Pandemic

Noch im April 2020, am Höhepunkt der Lockdowns, wird dieser etwas lose Band vom slowenischen Philosophen und Kulturwissenschafter Slavoj Žižek mit einem Titel veröffentlicht, der die Begriffe Pandemie und Panik in einem Kofferwort verschmelzen lässt.

Žižek ist bekennender Kommunist und seine Hauptthese ist, dass die große Lehre aus dieser Gesundheitskrise sein muss, dass sowohl im individuellen bzw. lokalen Bereich als auch global mehr Kooperation als neoliberale Konkurrenz gefordert sind. Dass kommunistische Tendenzen auch von Konservativen erkennbar seien, zeigt er anhand von Trumps Überlegung, ein Gesetz zur Produktionssteuerung medizinischen Materials zu unterzeichnen, bzw. anhand von Johnsons Überlegungen, die britischen Eisenbahnen zu verstaatlichen. Auch die Folgen des wirtschaftlichen Schadens, der größer werden könnte als während der Weltwirtschaftskrise ab 1930, können nur durch staatliche und gemeinschaftliche Interventionen gemeistert werden.
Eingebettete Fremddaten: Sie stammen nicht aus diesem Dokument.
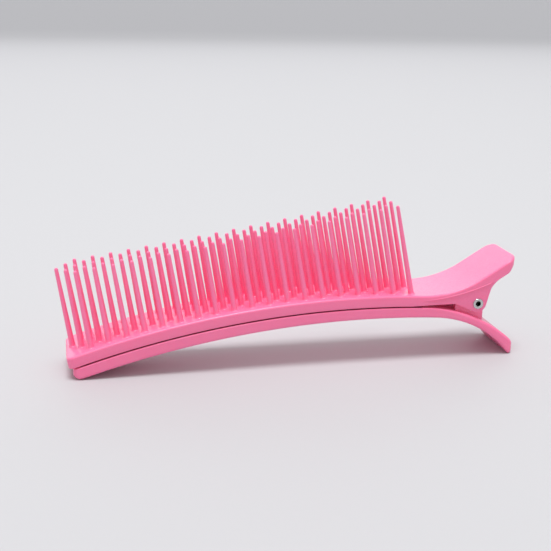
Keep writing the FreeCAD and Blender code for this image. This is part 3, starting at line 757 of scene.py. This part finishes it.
class CLIP_OT_comb(bpy.types.Operator):
    """Sets the five rows of pins on the upper arm"""

    bl_idname = "clip.comb"
    bl_label = "Comb of Pins"

    def rows(self, column):
        """Rows with a pin in this column: one at the nose, then two and three by turns."""
        if column == 0:
            return (MIDDLE_ROW,)
        return ROWS[1::2] if column % 2 else ROWS[0::2]

    def columns(self, arms, comb):
        """Foot, way and length of the pin in every column.

        The columns stand at even steps square to the draw, and their tips lie on
        a line that dips in the middle: sag * 4 t (1 - t). Each pin then turns
        about its waist, so that the comb fans out towards the hinge with t^2.
        """
        up, square = way(math.pi / 2 + comb.lean), way(comb.lean)
        radius = SEAM_RADIUS + arms.depth
        share = np.linspace(0.0, 1.0, comb.columns)
        first, last = SEAM_NOSE @ square + comb.first_pin, HINGE @ square - comb.last_pin
        place_across = first + (last - first) * share
        middle = SEAM_CENTRE @ square
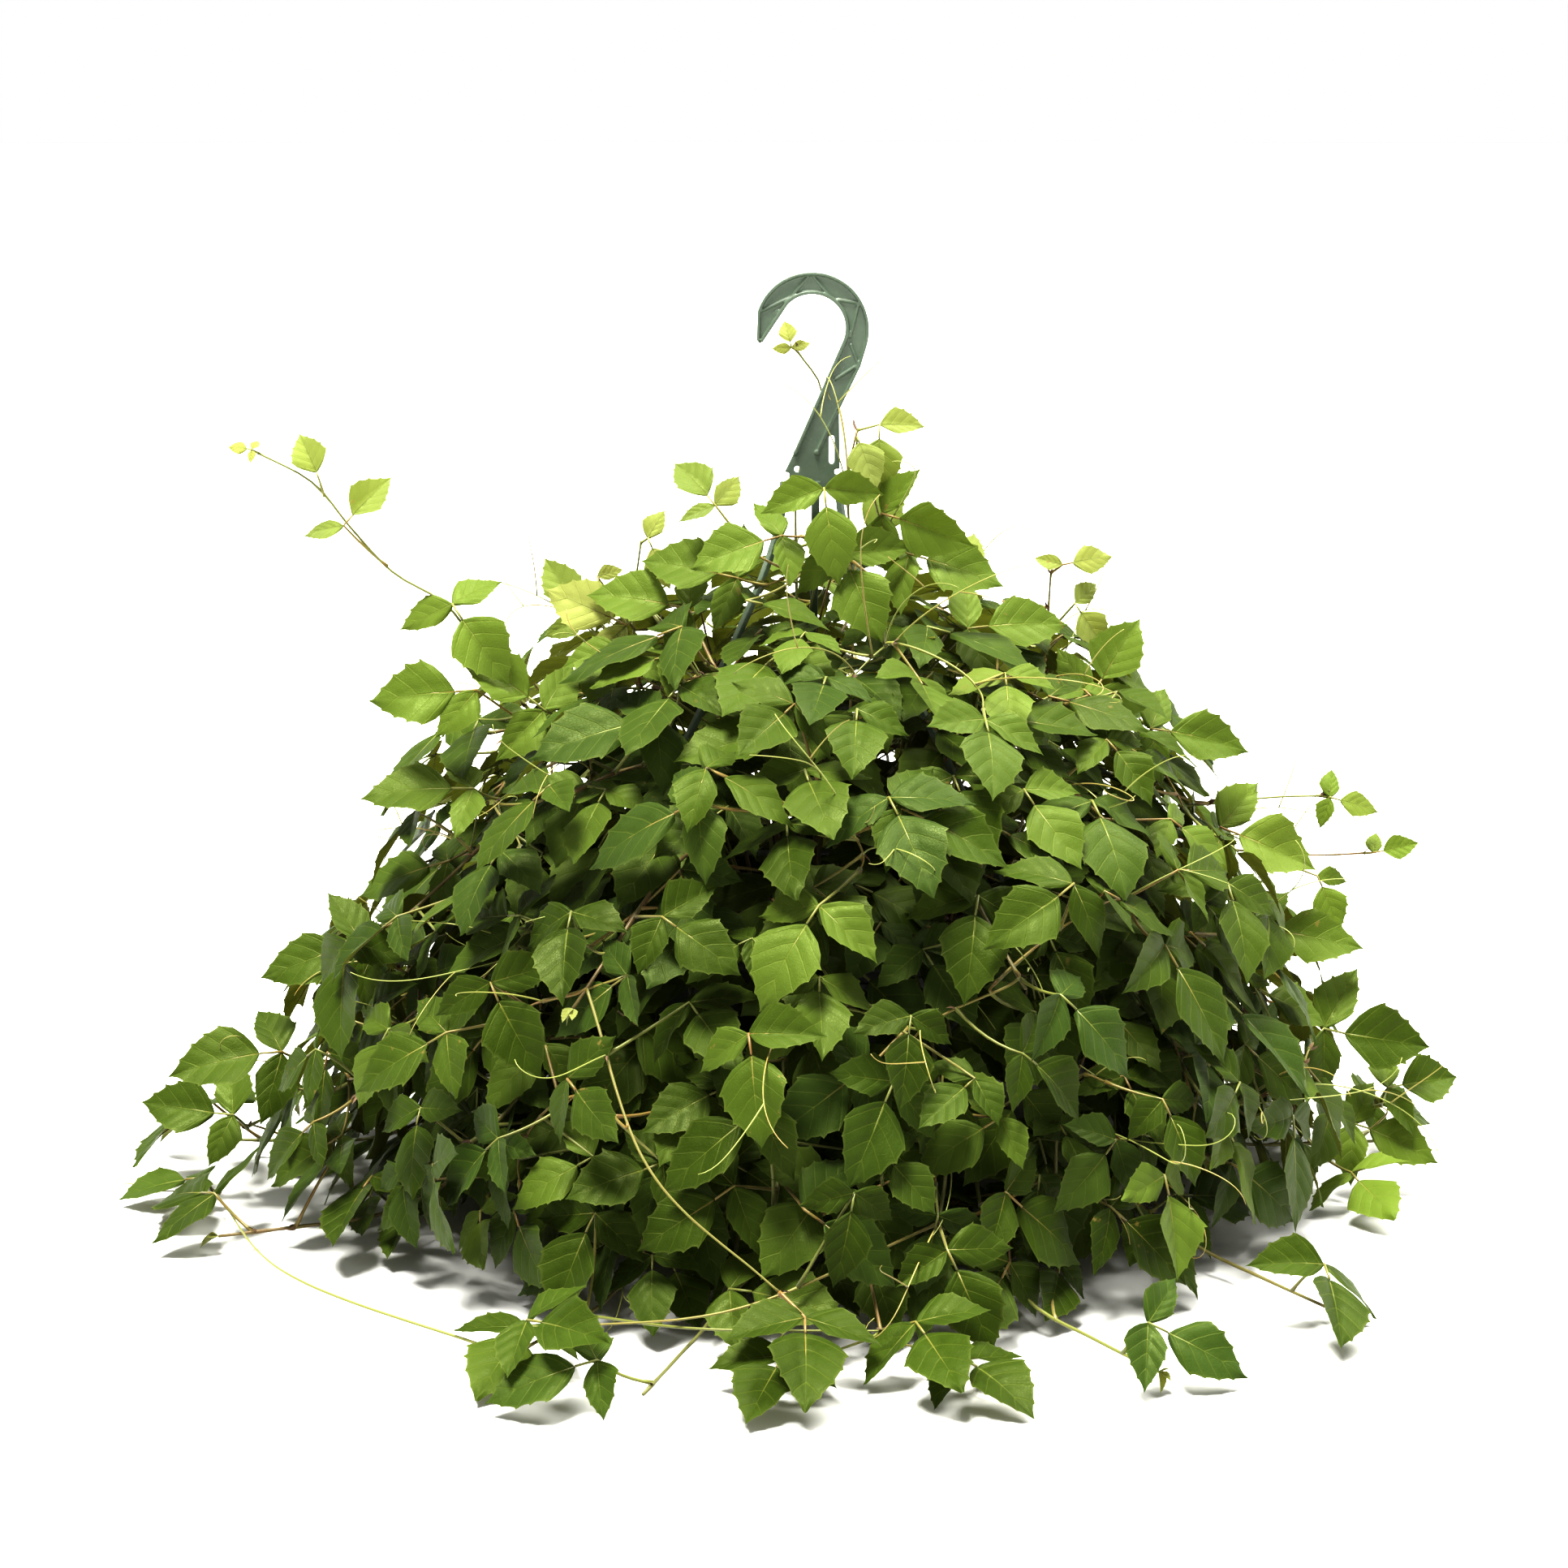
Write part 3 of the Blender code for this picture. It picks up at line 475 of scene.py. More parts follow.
def lay_stems(rng, obstacles):
    """Each family's stems as (name, path), moved round until they clear what is placed."""
    stems = []
    for name, root, way, _ in SPRIGS:
        points = [np.array(p) * MM for p in way]
        foot = np.array([root[0] * MM, root[1] * MM, SOIL_TOP])
        rise = [foot - UP * ROOT_DEPTH, foot + UP * 0.004, foot + UP * 0.012]
        stems.append((name, np.array(rise[:1] + list(spline(rise[1:] + points, SPRIG_POINTS)))))
        obstacles.add(tube(stems[-1][1], STEM_RADII), name)
    for name, azimuths, root, profile, _ in FAMILIES:
        for k, middle in enumerate(azimuths):
            for attempt in range(TRIES):
                azimuth = math.radians(middle + rng.uniform(-6, 6) * (1 + attempt / 6))
                drift = rng.uniform(-0.16, 0.16)
                scale = rng.uniform(0.94, 1.05)
                foot = polar(root + rng.uniform(-0.005, 0.004), azimuth, SOIL_TOP)
                rise = [foot - UP * ROOT_DEPTH, foot + UP * 0.003, foot + UP * 0.010]
                points = []
                for i, (reach, height) in enumerate(profile):
                    share = (i + 1) / len(profile)
                    wander = drift * share + rng.uniform(-0.05, 0.05)
                    high = height if height < 0.03 else height * rng.uniform(0.95, 1.05)
                    points.append(polar(reach * scale, azimuth + wander, high))
                path = np.array(rise[:1] + list(spline(rise[1:] + points, len(profile) + PATH_SPARE)))
                if not obstacles.hit(tube(path, STEM_RADII, 0.0016)):
                    break
            else:
                continue
            stems.append((f"{name}_{k + 1}", path))
            obstacles.add(tube(path, STEM_RADII), f"{name}_{k + 1}")
    return stems


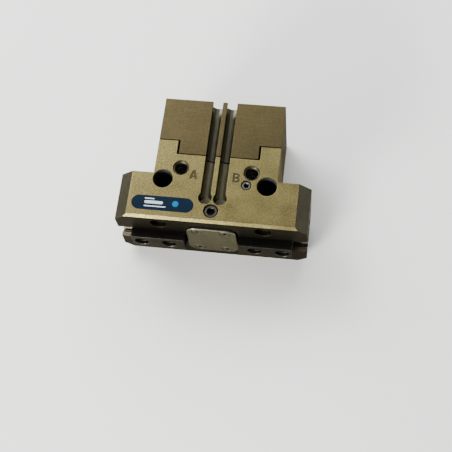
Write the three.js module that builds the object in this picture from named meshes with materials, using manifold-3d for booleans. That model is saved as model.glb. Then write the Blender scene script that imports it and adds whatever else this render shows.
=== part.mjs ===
// Two-finger parallel gripper, pneumatic, with springs that hold the closing force.
// An oval piston draws a wedge hook along Y, and its slanted T rails move both base jaws along X.
//
// Frame: millimetres, +Z up out of the face with the sensor slots and air ports. The gripper lies on its
// back mounting face at z = 0. The jaws slide along X, and their finger faces look along -Y.
// Inside the assembly group y is counted from the jaw side of the housing towards the base.

import * as THREE from "three";
import { mergeVertices } from "three/addons/utils/BufferGeometryUtils.js";
import Module from "manifold-3d";

const wasm = await Module();
wasm.setup();

// ---------------------------------------------------------------- driving dimensions

const THICK = 30; // front face to back face
const MID_Z = THICK / 2;
const HEAD_HALF = 34; // half the width of the head that guides the jaws
const HEAD_LENGTH = 17.4; // jaw side to shoulder
const BODY_HALF = 22; // half the width of the cylinder body
const BASE_Y = 47.6; // jaw side to base face
const JAW_RISE = 3.4; // how far the base jaws stand out of the housing
const END_BEVEL_X = 4.4;
const END_BEVEL_Z = 3.8;
const EDGE_CHAMFER = 1;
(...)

Im internationalen Bereich müsste die WHO als Koordinationsorganisation wirken, um Hilfen zu steuern. Egoistisches Verhalten von Staaten führe nur zu Konflikten und im Extremfall zu Krieg.

Dass seine Vorschläge eine Art "Kriegskommunismus" seien, gesteht er ein, hält sie jedoch für alternativlos. Gesellschaftliche und globale Probleme können nur gesellschaftlich und global in Kooperation gelöst werden und dürfen nicht Einzelnen aufgebürdet werden. So hält er zur Verhinderung des Umspringens von Viren von Tier auf Mensch es für unumgänglich, dass der Raubbau an der bisher unberührten Natur ein Ende finden muss.

Zur aktuellen Krise hält er es für wichtig, dass Vertrauen zwischen Wissenschaft und Bevölkerung hergestellt werden muss und die Politik darauf aufzubauen habe, wenn sie selbst nicht das Vertrauen verlieren möchte, da die Radikalität der derzeitigen Maßnahmen in Bezug auf Freiheitseinschränkungen, aber auch Überwachung nicht unterschätzt werden darf. Aufgrund der Notwendigkeit von Maßnahmen müssen Entscheidungen wie Maßnahmen transparent und kontrolliert umgesetzt werden. Eine Ablehnung der Maßnahmen bzw. eine Verharmlosung des Virus, wie in "Alt-Right" und "Fake Left" zu erkennen, hält er für falsch. Die Bedrohung sei real.

Kurz, aber interessant sind Passagen, in denen er sich mit den Arbeitsbedingungen während des Lockdowns auseinandersetzt, die seiner Ansicht nach nur eine deutlichere Ausprägung einer Tendenz in den ehemals industrialisierten Staaten sei: Die Trennung zwischen Aufgaben des Unternehmens und der Unselbständigen werde immer mehr aufgehoben, während die Werkbank in den billigen asiatischen Raum ausgelagert werde. Dies habe auch jenseits einer Pandemie auch Auswirkungen auf die gesellschaftliche Psychologie und den Einzelnen. Žižek sieht darin eine der Quellen, dass es immer mehr Burn-Out gäbe. Eine Tendenz, die sich während der Pandemie auch aufgrund der wirtschaflichen Belastung (drohende Arbeitslosigkeit in vielen Branchen) verschärfen könne. Auch wird erkannt werden, dass Tätigkeiten zur Aufrechterhaltung der sozialen Infrastruktur (Gesundheitswesen, Versorgung, Verkehr u.a.) eben nicht von Zuhause aus erfolgen können.

Der Text ist durchaus ein Schnellschuss, bietet jedoch einige interessante Gedanken, auch wenn man nicht - wie Žižek - gleich den Kommunismus ums Eck brausen sieht.